Mr Justice Walker finds there are "grounds for real concern about access to justice"
Medical Justice: High Court orders suspension of Home Office policy of deportations without warning
15 March 2019
In a major development late yesterday, Medical Justice announced it had been successful in a High Court challenge against the Government's "Removal Notice Window" policy.
Under the policy, an individual is given between 72 hours and 7 days notice that they can be removed from the UK at some point during the subsequent 3 months without any warning.
Medical Justice said Mr Justice Walker ordered the suspension of the policy after finding there were grounds for real concern about access to justice. The interim injunction was granted along with permission for a full judicial review, which will be heard in June or July.
Medical Justice explained: "A removal window notice can be given where arrangements for the person's removal has not yet been made. The Home Office's rationale is to prompt migrants to raise any human rights claims or other reasons for remaining in the UK. However migrants are expected to do this within the very short notice periods which is almost impossible if they do not have a lawyer. Even if they do make those further submissions within the short notice period, there is no time limit on when the Home Office have to make a decision and almost invariably it is made during the removal window – when the migrant does not know when they will be removed. Decisions which could be challenged in the courts can then be given to migrants shortly before removal and even on the same day, making it impossible for the individual to challenge an unlawful removal."

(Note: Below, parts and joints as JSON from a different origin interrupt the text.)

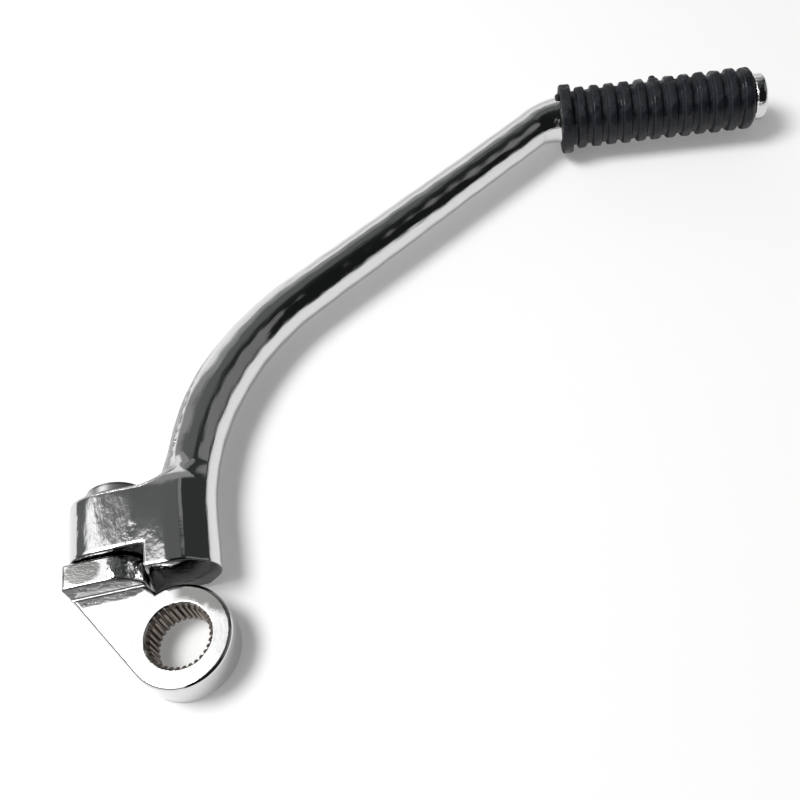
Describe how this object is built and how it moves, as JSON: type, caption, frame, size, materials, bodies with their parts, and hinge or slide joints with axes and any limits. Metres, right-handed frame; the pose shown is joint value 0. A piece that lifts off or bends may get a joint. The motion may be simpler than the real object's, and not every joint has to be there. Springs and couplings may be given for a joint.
{
  "type": "folding kick start lever",
  "caption": "Chromed folding kick start lever: a knuckle with a serrated bore and a stop lug, and a bent round arm that swings out of the way, with a ribbed rubber grip on its pedal.",
  "frame": {"origin": "on the axis of the serrated bore, at the knuckle's back face, which lies against the engine side", "axes": "+Z along the bore, away from the engine; +Y along the folding axis, from the knuckle to the arm; +X towards the pedal"},
  "size_m": [0.2263, 0.1701, 0.0218],
  "materials": {
    "knuckle_chrome": "bright chrome plate over a polished forging, rough where the lug was not polished",
    "arm_chrome": "bright chrome plate with the waves of hand polishing",
    "grip_rubber": "black moulded rubber, slightly satin",
    "bearing_steel": "ground ball",
    "spring_steel": "spring steel, lightly oiled",
    "plain_steel": "plain stamped washer"
  },
  "bodies": {
    "knuckle_body": {"knuckle": "knuckle_chrome", "detent_ball": "bearing_steel", "detent_spring": "spring_steel", "washer": "plain_steel", "retaining_ring": "spring_steel"},
    "arm_body": {"arm": "arm_chrome", "grip": "grip_rubber"}
  },
  "joints": [
    {"name": "arm_fold", "type": "hinge", "parent": "knuckle_body", "child": "arm_body", "pos_m": [-0.0154, 0.03, 0.0088], "axis": [0, -1, 0], "range_deg": [0, 100]}
  ]
}
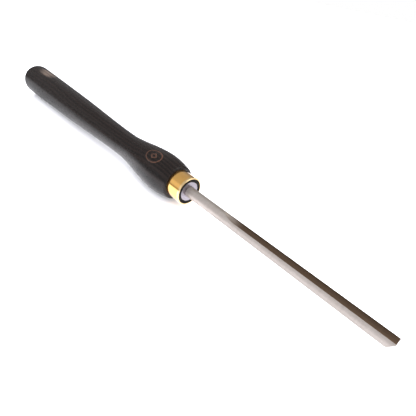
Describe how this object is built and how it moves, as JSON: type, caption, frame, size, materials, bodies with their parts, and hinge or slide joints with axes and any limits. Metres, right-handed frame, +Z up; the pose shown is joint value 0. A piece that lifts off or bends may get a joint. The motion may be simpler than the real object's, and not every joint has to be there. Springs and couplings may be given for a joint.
{
  "type": "woodturning gouge",
  "caption": "Long woodturning gouge: black turned handle with a swell, brass ferrule, steel socket with grub screws, and a round fluted bar with a bevelled square end.",
  "frame": {"origin": "below the middle of the tool's length, on the plane that it lies on", "axes": "+X along the tool towards the cutting edge, +Z up, out of the flute's mouth"},
  "size_m": [0.522, 0.039, 0.039],
  "materials": {
    "ebonised_wood": "black-stained ash under satin lacquer",
    "brass": "polished",
    "socket_steel": "turned and polished",
    "bar_steel": "ground high-speed steel",
    "screw_steel": "black oxide"
  },
  "bodies": {
    "handle": {"handle": "ebonised_wood", "ferrule": "brass", "socket": "socket_steel"},
    "bar": {"bar": "bar_steel"},
    "front_screw": {"front_grub_screw": "screw_steel"},
    "rear_screw": {"rear_grub_screw": "screw_steel"}
  },
  "joints": [
    {"name": "bar_slide", "type": "slide", "parent": "handle", "child": "bar", "axis": [1, 0, 0], "range_m": [0, 0.054]},
    {"name": "front_screw_turn", "type": "hinge", "parent": "handle", "child": "front_screw", "pos_m": [0.06713, 0, 0.0195], "axis": [0, 0, -1], "range_deg": [0, 720]},
    {"name": "rear_screw_turn", "type": "hinge", "parent": "handle", "child": "rear_screw", "pos_m": [0.05937, 0, 0.0195], "axis": [0, 0, -1], "range_deg": [0, 720]}
  ]
}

Charlotte Kilroy QC, who appeared for Medical Justice, was quoted by the Mirror as telling the court: "The notice period is so short that the representations that are supposed to follow from this notice of liability to removal expires before any reasonable person - any person - can realistically both make those representations and receive from the Secretary of State a decision upon them".
Kilroy said the Secretary of State had designed a policy which was "hard-wired to produce a situation where there is no access to justice in relation to the decisions that he makes."
BBC News reported that the decision means the Home Office must immediately cancel 69 removals scheduled for the coming days. The court heard during the hearing that hundreds, if not thousands, of people were probably subject to the policy in any one year, though Medical Justice notes that the Home Office has refused to disclose figures.
Medical Justice said yesterday's ruling had struck a serious blow against the Government's "hostile environment" strategy against migrants.
A Medical Justice spokesperson said: "Denying extremely vulnerable people access to justice on this massive scale is a hidden issue causing serious harm and risking life … Clients we have managed to remain in contact with have described terrible consequences of being removed with no legal advice and access to the courts. Some have been removed to countries they fled persecution from, and have not been heard of again."
Christina Blacklaws, president of the Law Society of England and Wales, said: "The Law Society welcomes the High Court decision to suspend the current immigration policy which unjustifiably allows for people to be ejected from the UK with just hours' notice, creating a grave risk of unlawful removal that may put lives at risk."
A Home Office spokeswoman was quoted by the Mirror as saying: "We are disappointed with the outcome of [yesterday's] hearing. As legal proceedings are ongoing it would be inappropriate to comment further."
In brief guidance to practitioners, the Immigration Law Practitioners' Association (ILPA) said today: "The upshot is this: if any of your clients have been given removal windows or limited notice of removal (21 day removal window) you should immediately inform the SSHD that your clients must now be given proper advance notice of removal directions i.e. with the time and date of removal."